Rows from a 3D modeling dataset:
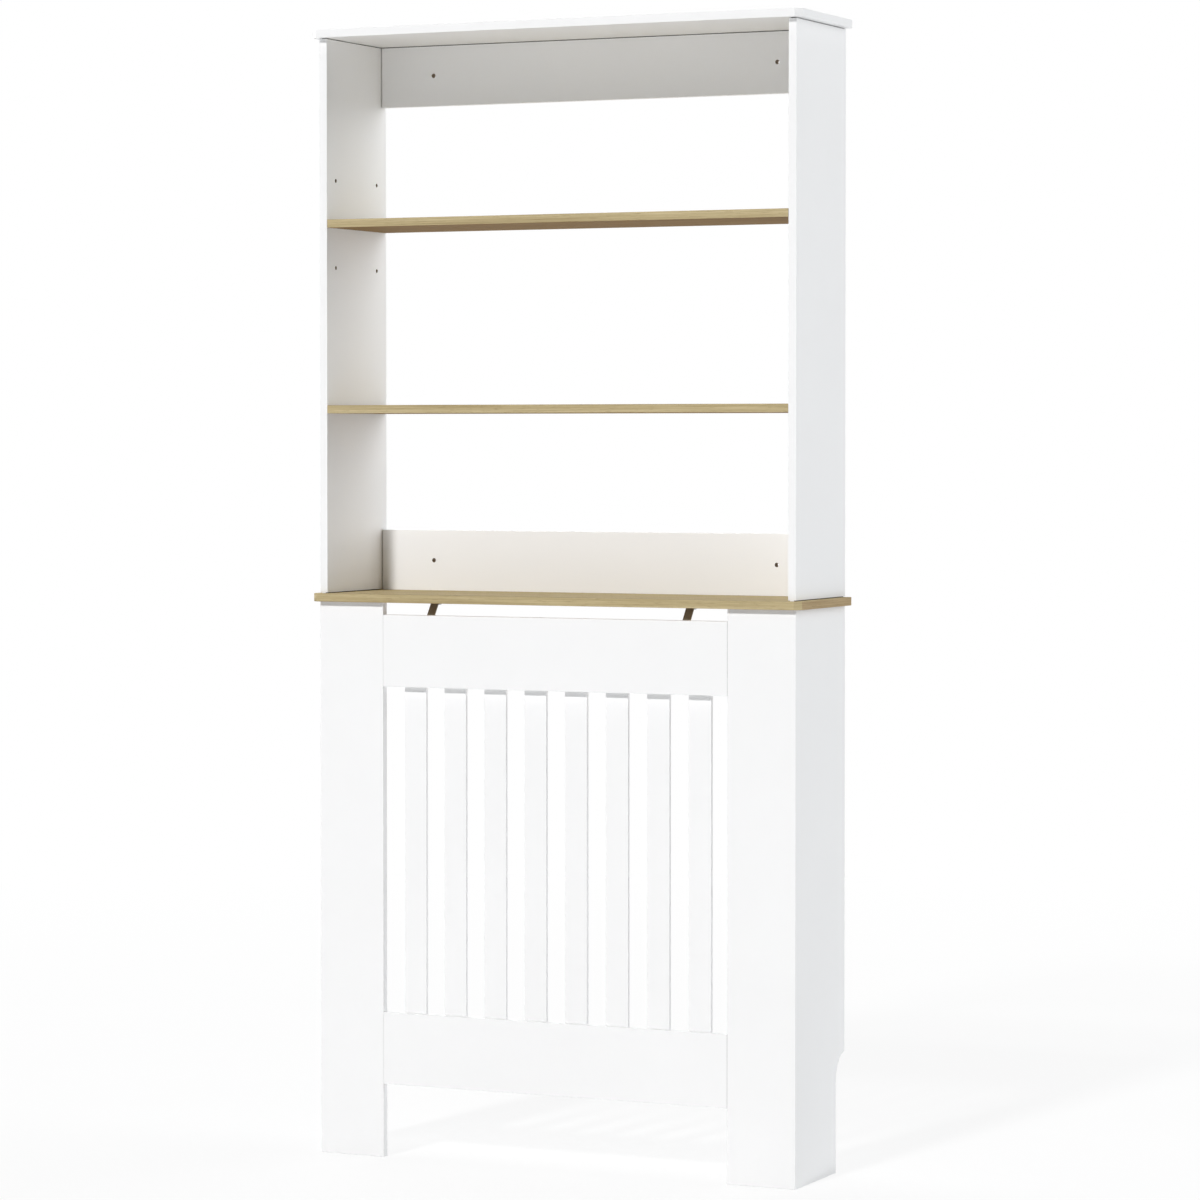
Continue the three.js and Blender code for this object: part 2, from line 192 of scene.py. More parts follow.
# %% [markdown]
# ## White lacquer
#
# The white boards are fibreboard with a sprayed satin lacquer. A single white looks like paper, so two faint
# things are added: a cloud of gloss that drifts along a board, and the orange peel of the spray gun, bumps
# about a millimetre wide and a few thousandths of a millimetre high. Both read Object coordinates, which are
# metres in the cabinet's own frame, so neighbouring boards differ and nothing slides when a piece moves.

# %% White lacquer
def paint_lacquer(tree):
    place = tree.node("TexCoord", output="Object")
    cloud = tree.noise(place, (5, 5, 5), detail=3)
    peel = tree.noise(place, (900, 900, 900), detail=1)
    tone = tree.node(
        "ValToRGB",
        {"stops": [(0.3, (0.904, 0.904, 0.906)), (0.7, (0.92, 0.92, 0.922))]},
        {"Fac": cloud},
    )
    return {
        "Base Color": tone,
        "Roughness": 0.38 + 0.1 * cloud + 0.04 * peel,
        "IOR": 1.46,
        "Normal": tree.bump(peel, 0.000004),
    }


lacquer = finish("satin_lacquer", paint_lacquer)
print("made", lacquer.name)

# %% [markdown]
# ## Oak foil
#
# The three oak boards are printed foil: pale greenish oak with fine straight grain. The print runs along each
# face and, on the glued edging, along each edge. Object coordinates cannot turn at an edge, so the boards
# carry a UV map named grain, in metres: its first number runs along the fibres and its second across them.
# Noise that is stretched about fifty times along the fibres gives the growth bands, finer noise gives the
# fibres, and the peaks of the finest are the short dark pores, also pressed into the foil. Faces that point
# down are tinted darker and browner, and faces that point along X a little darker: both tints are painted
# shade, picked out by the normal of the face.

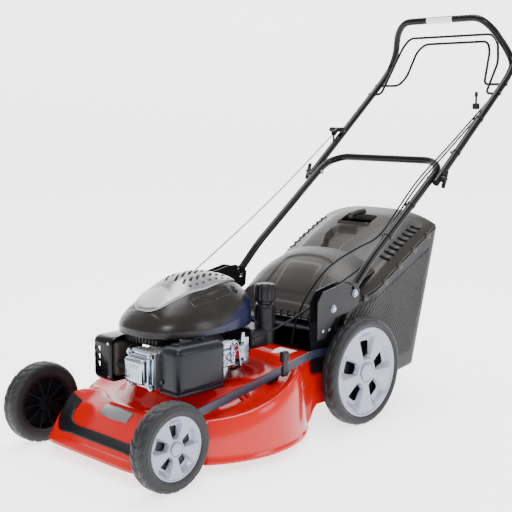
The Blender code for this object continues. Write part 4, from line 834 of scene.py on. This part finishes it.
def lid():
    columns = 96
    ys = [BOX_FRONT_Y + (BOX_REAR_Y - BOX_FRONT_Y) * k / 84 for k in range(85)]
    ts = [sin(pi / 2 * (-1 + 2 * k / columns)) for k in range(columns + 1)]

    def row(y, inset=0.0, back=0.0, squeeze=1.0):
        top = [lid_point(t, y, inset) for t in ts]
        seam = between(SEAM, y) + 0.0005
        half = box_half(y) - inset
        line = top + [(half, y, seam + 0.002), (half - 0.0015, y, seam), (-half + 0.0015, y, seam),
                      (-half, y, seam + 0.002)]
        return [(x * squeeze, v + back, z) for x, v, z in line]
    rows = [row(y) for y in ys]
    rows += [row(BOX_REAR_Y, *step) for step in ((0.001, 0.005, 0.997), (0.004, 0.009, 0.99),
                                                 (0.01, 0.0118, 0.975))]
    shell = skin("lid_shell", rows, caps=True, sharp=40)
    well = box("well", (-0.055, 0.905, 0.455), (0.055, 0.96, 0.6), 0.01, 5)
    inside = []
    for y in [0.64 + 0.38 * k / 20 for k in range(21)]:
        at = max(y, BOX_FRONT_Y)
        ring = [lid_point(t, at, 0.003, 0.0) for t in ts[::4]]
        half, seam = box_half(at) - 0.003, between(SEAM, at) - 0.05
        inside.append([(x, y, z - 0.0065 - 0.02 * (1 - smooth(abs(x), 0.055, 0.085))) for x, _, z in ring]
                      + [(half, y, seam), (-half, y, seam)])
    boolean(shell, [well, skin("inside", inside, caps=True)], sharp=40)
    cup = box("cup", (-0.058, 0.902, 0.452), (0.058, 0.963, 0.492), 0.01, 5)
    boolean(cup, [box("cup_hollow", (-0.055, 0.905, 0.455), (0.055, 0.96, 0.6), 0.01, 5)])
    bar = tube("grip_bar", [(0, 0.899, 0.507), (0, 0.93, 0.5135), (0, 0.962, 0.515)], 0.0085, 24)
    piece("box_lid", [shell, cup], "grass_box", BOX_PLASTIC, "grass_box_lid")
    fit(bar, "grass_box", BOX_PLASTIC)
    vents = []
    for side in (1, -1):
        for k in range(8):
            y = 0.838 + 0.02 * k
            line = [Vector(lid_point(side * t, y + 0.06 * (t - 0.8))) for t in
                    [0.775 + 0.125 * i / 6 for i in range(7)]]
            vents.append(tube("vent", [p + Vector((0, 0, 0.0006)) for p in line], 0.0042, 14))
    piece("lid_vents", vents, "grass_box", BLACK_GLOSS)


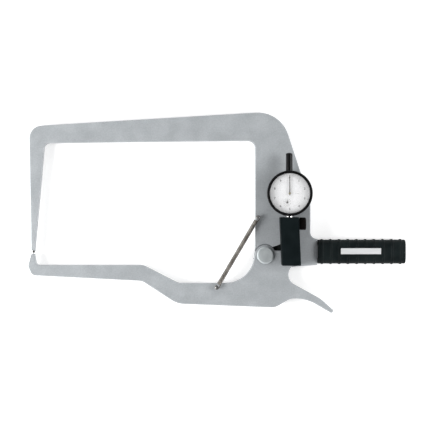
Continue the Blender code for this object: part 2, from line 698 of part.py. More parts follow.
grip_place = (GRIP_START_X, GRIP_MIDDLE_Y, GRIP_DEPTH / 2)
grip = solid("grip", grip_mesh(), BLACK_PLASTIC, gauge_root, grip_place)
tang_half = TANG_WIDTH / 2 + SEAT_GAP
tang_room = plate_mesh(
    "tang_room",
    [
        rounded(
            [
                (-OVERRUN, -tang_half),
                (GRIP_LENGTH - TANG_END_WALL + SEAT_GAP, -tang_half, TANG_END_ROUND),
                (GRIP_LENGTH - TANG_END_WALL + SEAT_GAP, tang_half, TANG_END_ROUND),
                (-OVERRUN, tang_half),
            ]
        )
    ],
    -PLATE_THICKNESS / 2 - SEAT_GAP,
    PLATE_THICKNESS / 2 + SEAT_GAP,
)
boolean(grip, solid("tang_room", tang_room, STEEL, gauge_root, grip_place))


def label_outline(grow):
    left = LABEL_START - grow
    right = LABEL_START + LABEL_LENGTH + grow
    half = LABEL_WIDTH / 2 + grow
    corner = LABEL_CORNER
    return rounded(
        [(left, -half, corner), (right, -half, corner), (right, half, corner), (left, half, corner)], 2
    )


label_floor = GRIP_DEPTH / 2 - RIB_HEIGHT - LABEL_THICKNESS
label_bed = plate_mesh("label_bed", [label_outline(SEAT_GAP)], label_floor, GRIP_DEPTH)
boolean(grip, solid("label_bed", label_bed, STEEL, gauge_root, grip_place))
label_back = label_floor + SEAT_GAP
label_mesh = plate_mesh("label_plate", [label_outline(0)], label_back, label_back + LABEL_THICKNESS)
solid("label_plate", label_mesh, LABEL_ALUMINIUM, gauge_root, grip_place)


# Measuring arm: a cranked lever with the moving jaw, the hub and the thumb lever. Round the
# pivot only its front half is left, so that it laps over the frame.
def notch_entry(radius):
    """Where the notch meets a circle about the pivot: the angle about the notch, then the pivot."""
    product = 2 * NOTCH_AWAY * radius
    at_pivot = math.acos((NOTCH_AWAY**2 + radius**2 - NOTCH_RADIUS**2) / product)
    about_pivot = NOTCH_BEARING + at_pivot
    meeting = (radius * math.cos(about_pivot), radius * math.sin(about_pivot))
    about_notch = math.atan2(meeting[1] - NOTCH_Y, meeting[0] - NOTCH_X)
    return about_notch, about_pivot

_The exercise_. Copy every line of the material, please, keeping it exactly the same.

_Final answer_.
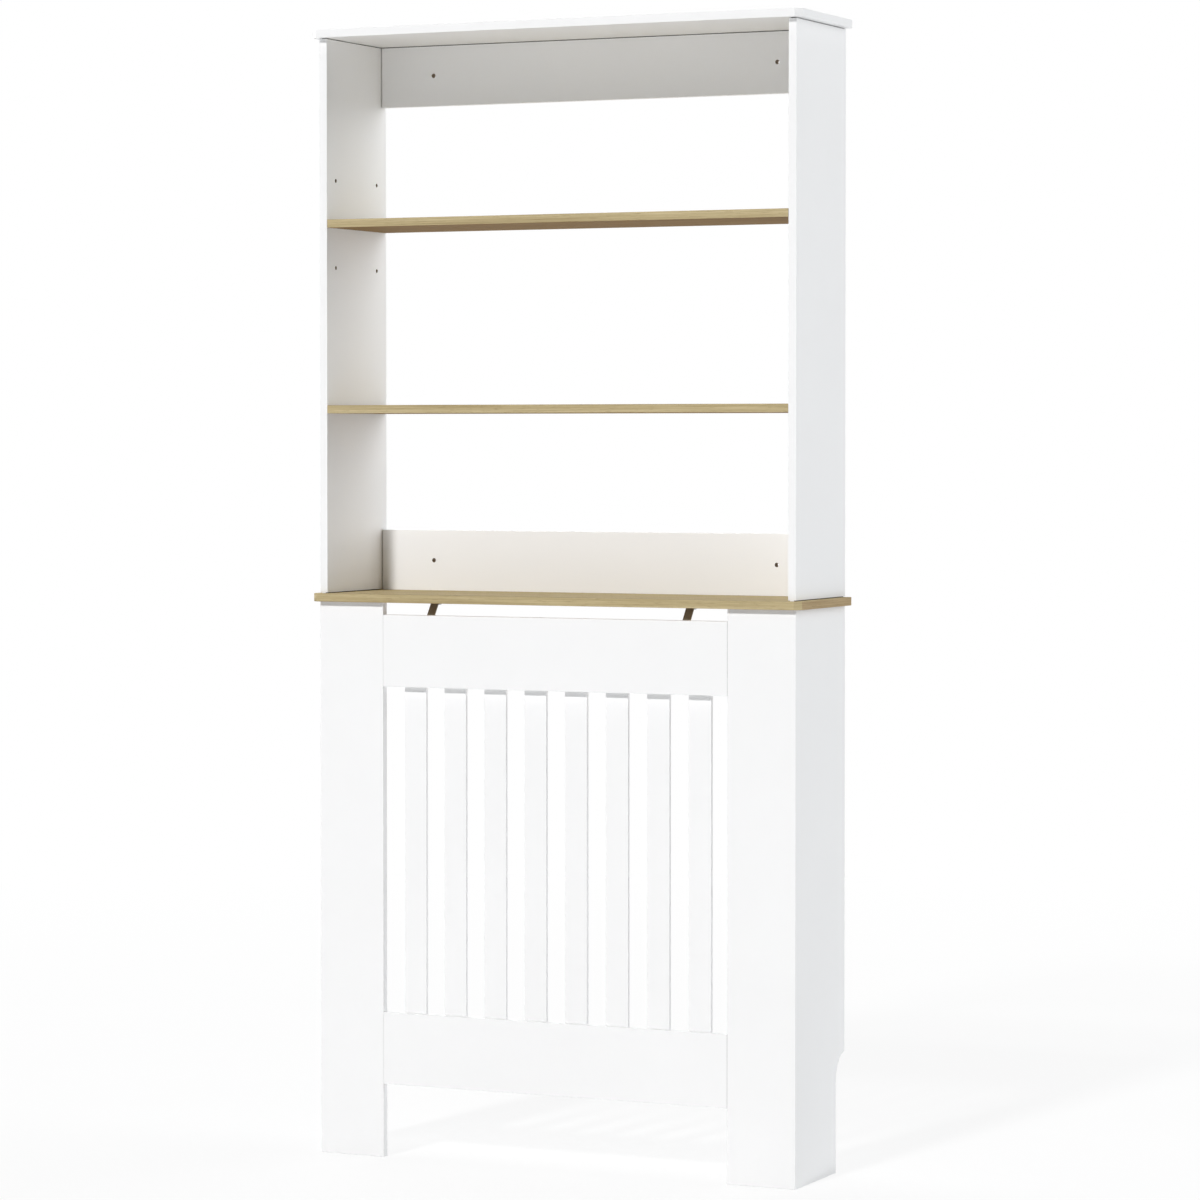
Continue the three.js and Blender code for this object: part 2, from line 192 of scene.py. More parts follow.
# %% [markdown]
# ## White lacquer
#
# The white boards are fibreboard with a sprayed satin lacquer. A single white looks like paper, so two faint
# things are added: a cloud of gloss that drifts along a board, and the orange peel of the spray gun, bumps
# about a millimetre wide and a few thousandths of a millimetre high. Both read Object coordinates, which are
# metres in the cabinet's own frame, so neighbouring boards differ and nothing slides when a piece moves.

# %% White lacquer
def paint_lacquer(tree):
    place = tree.node("TexCoord", output="Object")
    cloud = tree.noise(place, (5, 5, 5), detail=3)
    peel = tree.noise(place, (900, 900, 900), detail=1)
    tone = tree.node(
        "ValToRGB",
        {"stops": [(0.3, (0.904, 0.904, 0.906)), (0.7, (0.92, 0.92, 0.922))]},
        {"Fac": cloud},
    )
    return {
        "Base Color": tone,
        "Roughness": 0.38 + 0.1 * cloud + 0.04 * peel,
        "IOR": 1.46,
        "Normal": tree.bump(peel, 0.000004),
    }


lacquer = finish("satin_lacquer", paint_lacquer)
print("made", lacquer.name)

# %% [markdown]
# ## Oak foil
#
# The three oak boards are printed foil: pale greenish oak with fine straight grain. The print runs along each
# face and, on the glued edging, along each edge. Object coordinates cannot turn at an edge, so the boards
# carry a UV map named grain, in metres: its first number runs along the fibres and its second across them.
# Noise that is stretched about fifty times along the fibres gives the growth bands, finer noise gives the
# fibres, and the peaks of the finest are the short dark pores, also pressed into the foil. Faces that point
# down are tinted darker and browner, and faces that point along X a little darker: both tints are painted
# shade, picked out by the normal of the face.

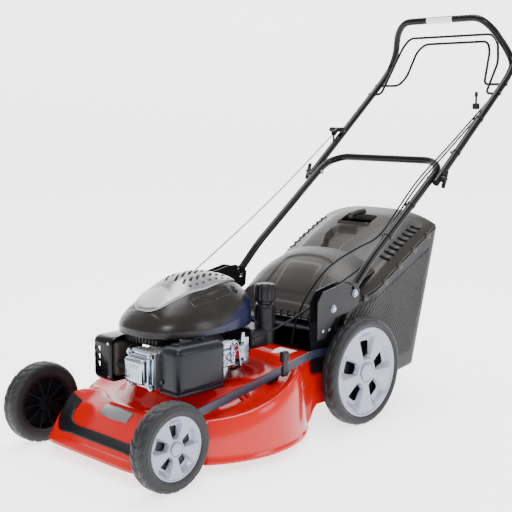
The Blender code for this object continues. Write part 4, from line 834 of scene.py on. This part finishes it.
def lid():
    columns = 96
    ys = [BOX_FRONT_Y + (BOX_REAR_Y - BOX_FRONT_Y) * k / 84 for k in range(85)]
    ts = [sin(pi / 2 * (-1 + 2 * k / columns)) for k in range(columns + 1)]

    def row(y, inset=0.0, back=0.0, squeeze=1.0):
        top = [lid_point(t, y, inset) for t in ts]
        seam = between(SEAM, y) + 0.0005
        half = box_half(y) - inset
        line = top + [(half, y, seam + 0.002), (half - 0.0015, y, seam), (-half + 0.0015, y, seam),
                      (-half, y, seam + 0.002)]
        return [(x * squeeze, v + back, z) for x, v, z in line]
    rows = [row(y) for y in ys]
    rows += [row(BOX_REAR_Y, *step) for step in ((0.001, 0.005, 0.997), (0.004, 0.009, 0.99),
                                                 (0.01, 0.0118, 0.975))]
    shell = skin("lid_shell", rows, caps=True, sharp=40)
    well = box("well", (-0.055, 0.905, 0.455), (0.055, 0.96, 0.6), 0.01, 5)
    inside = []
    for y in [0.64 + 0.38 * k / 20 for k in range(21)]:
        at = max(y, BOX_FRONT_Y)
        ring = [lid_point(t, at, 0.003, 0.0) for t in ts[::4]]
        half, seam = box_half(at) - 0.003, between(SEAM, at) - 0.05
        inside.append([(x, y, z - 0.0065 - 0.02 * (1 - smooth(abs(x), 0.055, 0.085))) for x, _, z in ring]
                      + [(half, y, seam), (-half, y, seam)])
    boolean(shell, [well, skin("inside", inside, caps=True)], sharp=40)
    cup = box("cup", (-0.058, 0.902, 0.452), (0.058, 0.963, 0.492), 0.01, 5)
    boolean(cup, [box("cup_hollow", (-0.055, 0.905, 0.455), (0.055, 0.96, 0.6), 0.01, 5)])
    bar = tube("grip_bar", [(0, 0.899, 0.507), (0, 0.93, 0.5135), (0, 0.962, 0.515)], 0.0085, 24)
    piece("box_lid", [shell, cup], "grass_box", BOX_PLASTIC, "grass_box_lid")
    fit(bar, "grass_box", BOX_PLASTIC)
    vents = []
    for side in (1, -1):
        for k in range(8):
            y = 0.838 + 0.02 * k
            line = [Vector(lid_point(side * t, y + 0.06 * (t - 0.8))) for t in
                    [0.775 + 0.125 * i / 6 for i in range(7)]]
            vents.append(tube("vent", [p + Vector((0, 0, 0.0006)) for p in line], 0.0042, 14))
    piece("lid_vents", vents, "grass_box", BLACK_GLOSS)


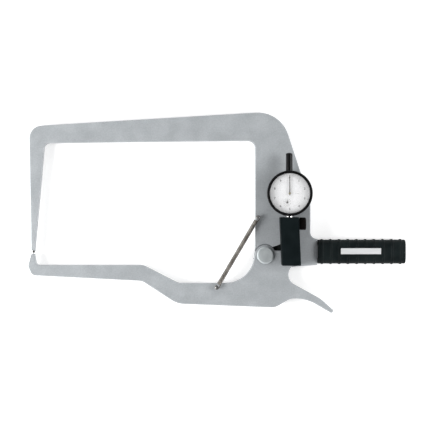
Continue the Blender code for this object: part 2, from line 698 of part.py. More parts follow.
grip_place = (GRIP_START_X, GRIP_MIDDLE_Y, GRIP_DEPTH / 2)
grip = solid("grip", grip_mesh(), BLACK_PLASTIC, gauge_root, grip_place)
tang_half = TANG_WIDTH / 2 + SEAT_GAP
tang_room = plate_mesh(
    "tang_room",
    [
        rounded(
            [
                (-OVERRUN, -tang_half),
                (GRIP_LENGTH - TANG_END_WALL + SEAT_GAP, -tang_half, TANG_END_ROUND),
                (GRIP_LENGTH - TANG_END_WALL + SEAT_GAP, tang_half, TANG_END_ROUND),
                (-OVERRUN, tang_half),
            ]
        )
    ],
    -PLATE_THICKNESS / 2 - SEAT_GAP,
    PLATE_THICKNESS / 2 + SEAT_GAP,
)
boolean(grip, solid("tang_room", tang_room, STEEL, gauge_root, grip_place))


def label_outline(grow):
    left = LABEL_START - grow
    right = LABEL_START + LABEL_LENGTH + grow
    half = LABEL_WIDTH / 2 + grow
    corner = LABEL_CORNER
    return rounded(
        [(left, -half, corner), (right, -half, corner), (right, half, corner), (left, half, corner)], 2
    )


label_floor = GRIP_DEPTH / 2 - RIB_HEIGHT - LABEL_THICKNESS
label_bed = plate_mesh("label_bed", [label_outline(SEAT_GAP)], label_floor, GRIP_DEPTH)
boolean(grip, solid("label_bed", label_bed, STEEL, gauge_root, grip_place))
label_back = label_floor + SEAT_GAP
label_mesh = plate_mesh("label_plate", [label_outline(0)], label_back, label_back + LABEL_THICKNESS)
solid("label_plate", label_mesh, LABEL_ALUMINIUM, gauge_root, grip_place)


# Measuring arm: a cranked lever with the moving jaw, the hub and the thumb lever. Round the
# pivot only its front half is left, so that it laps over the frame.
def notch_entry(radius):
    """Where the notch meets a circle about the pivot: the angle about the notch, then the pivot."""
    product = 2 * NOTCH_AWAY * radius
    at_pivot = math.acos((NOTCH_AWAY**2 + radius**2 - NOTCH_RADIUS**2) / product)
    about_pivot = NOTCH_BEARING + at_pivot
    meeting = (radius * math.cos(about_pivot), radius * math.sin(about_pivot))
    about_notch = math.atan2(meeting[1] - NOTCH_Y, meeting[0] - NOTCH_X)
    return about_notch, about_pivot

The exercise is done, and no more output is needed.